Surely it can’t just be down to employers - what is our role to play as individuals?

Diversity happens in the board room and inclusion happens on the shop floor. All of us has a role to play in inclusion. Get to know the people in your workplace who are different from you. Really get to know them. When you do, you will find that none of us are really all that different. We all just want to be accepted and valued and we want to feel that we belong.
The best thing you can do is to encourage your organisation to become more accessible and inclusive and not to leave disability out of the broader diversity conversation. Encourage them to employ people with disabilities. They will bring a rich diversity of thought and creativity to your teams. PWD have to become extremely creative because that are constantly having to figure out new and novel ways to do things, just to do simple things that many of us take for granted. I encourage you to make more friends with people who have accessibility needs in order to increase your own disability confidence…and become an Accessibility Champion for your organisation.

Any predictions for the future… is the future bright for people with access needs in New Zealand?

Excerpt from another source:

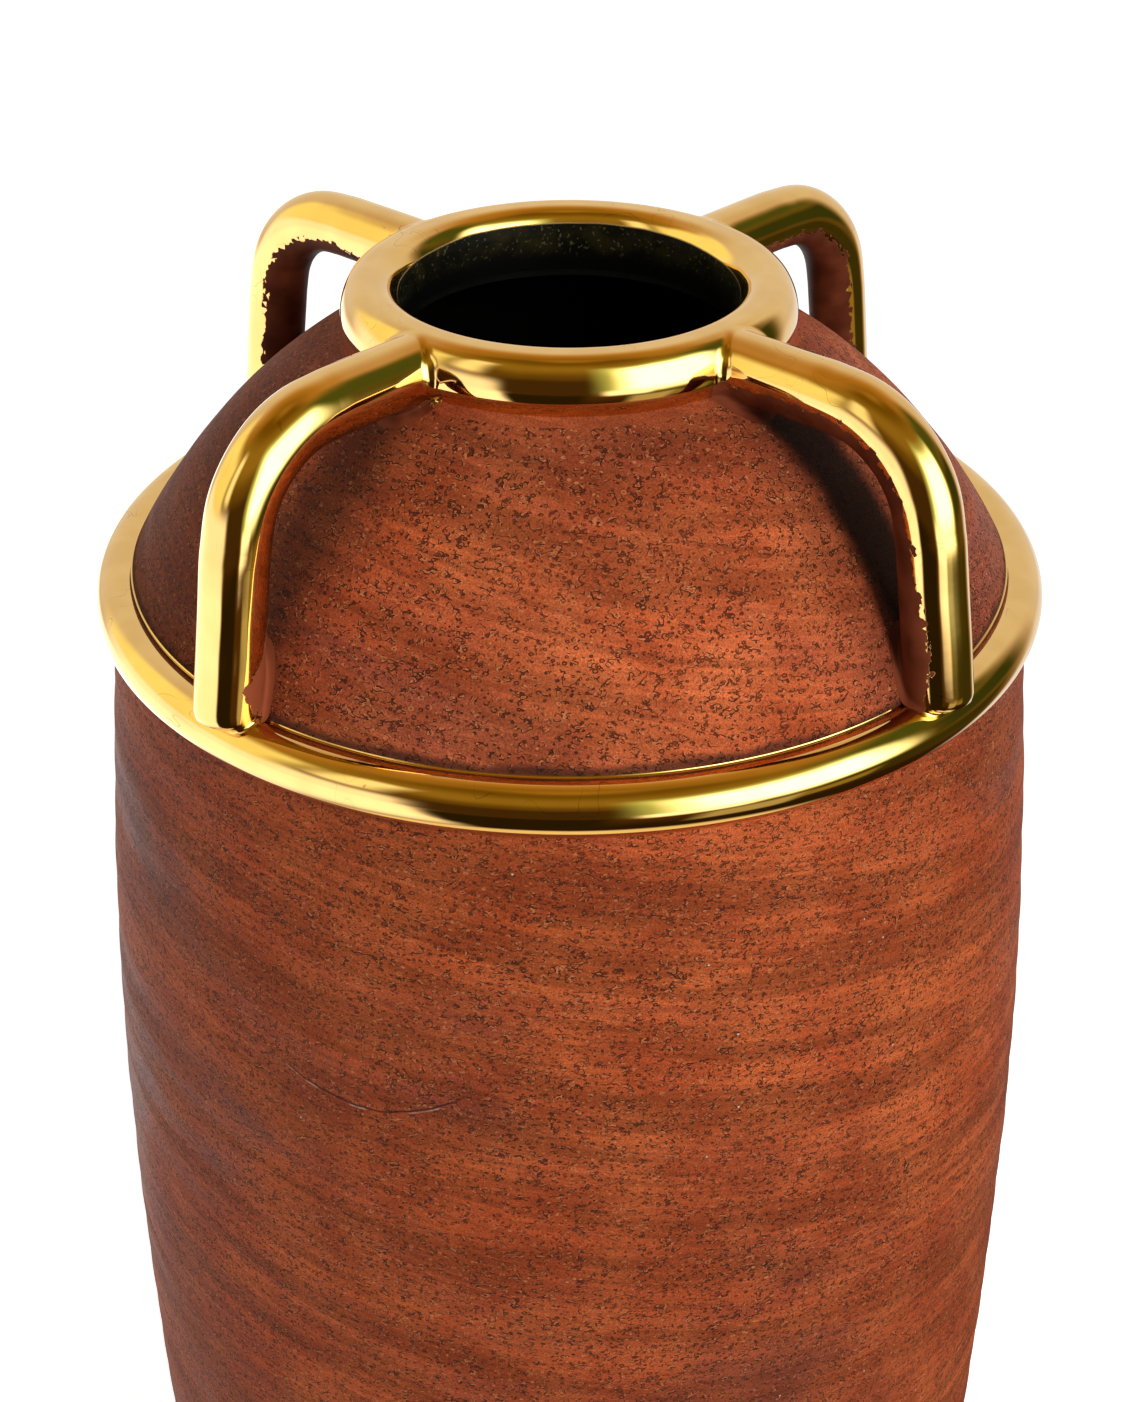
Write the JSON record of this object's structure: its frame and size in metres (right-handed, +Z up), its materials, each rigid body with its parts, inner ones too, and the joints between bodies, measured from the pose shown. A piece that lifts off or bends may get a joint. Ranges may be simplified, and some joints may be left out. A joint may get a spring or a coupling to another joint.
{
  "type": "hydria jar",
  "caption": "Tall ovoid terracotta jar with a gilded coil lip, a gilded coil round the shoulder, and bent coil handles between them.",
  "frame": {"origin": "centre of the foot, on the surface that the jar stands on", "axes": "+Z up along the jar's axis; the handles stand on +X, +Y, -X and -Y"},
  "size_m": [0.3187, 0.3188, 0.7],
  "materials": {
    "terracotta": "matt unglazed terracotta with fine pores and brushed darker slip, black glaze inside",
    "gold_lustre": "mirror gold lustre over glazed ceramic coils, bare terracotta on the undersides"
  },
  "bodies": {
    "root": {"foot_ring": "terracotta", "base_slab": "terracotta", "lower_wall": "terracotta", "upper_wall": "terracotta", "shoulder_dome": "terracotta", "neck_collar": "terracotta", "lip_ring": "gold_lustre", "shoulder_ring": "gold_lustre", "handle_front": "gold_lustre", "handle_right": "gold_lustre", "handle_back": "gold_lustre", "handle_left": "gold_lustre"}
  },
  "joints": []
}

From my perspective it certainly seems so. Thanks to all the great work that many others like Diversity Works, the Rainbow Tick and many more have done before us on diversity and inclusion more broadly, employers have started working to bring diversity and equity into their workplaces in terms of gender, cultural diversity and sexual identity. Now it’s time for them to tackle what this means for people with disabilities.
We also have the Access Alliance to thank. The Access Alliance is a group of disability sector organisations who have come to together to lobby for accessibility legislation. Their campaign, Access Matters, has been hugely successful and has played a big part in raising the profile of accessibility and disability inclusion with government and other organisations. We support the work of the Access Alliance. Access Alliance and Access Advisors have a shared vision. We want NZ to be known worldwide as being the most accessible and inclusive country in the world…and I believe we can get there.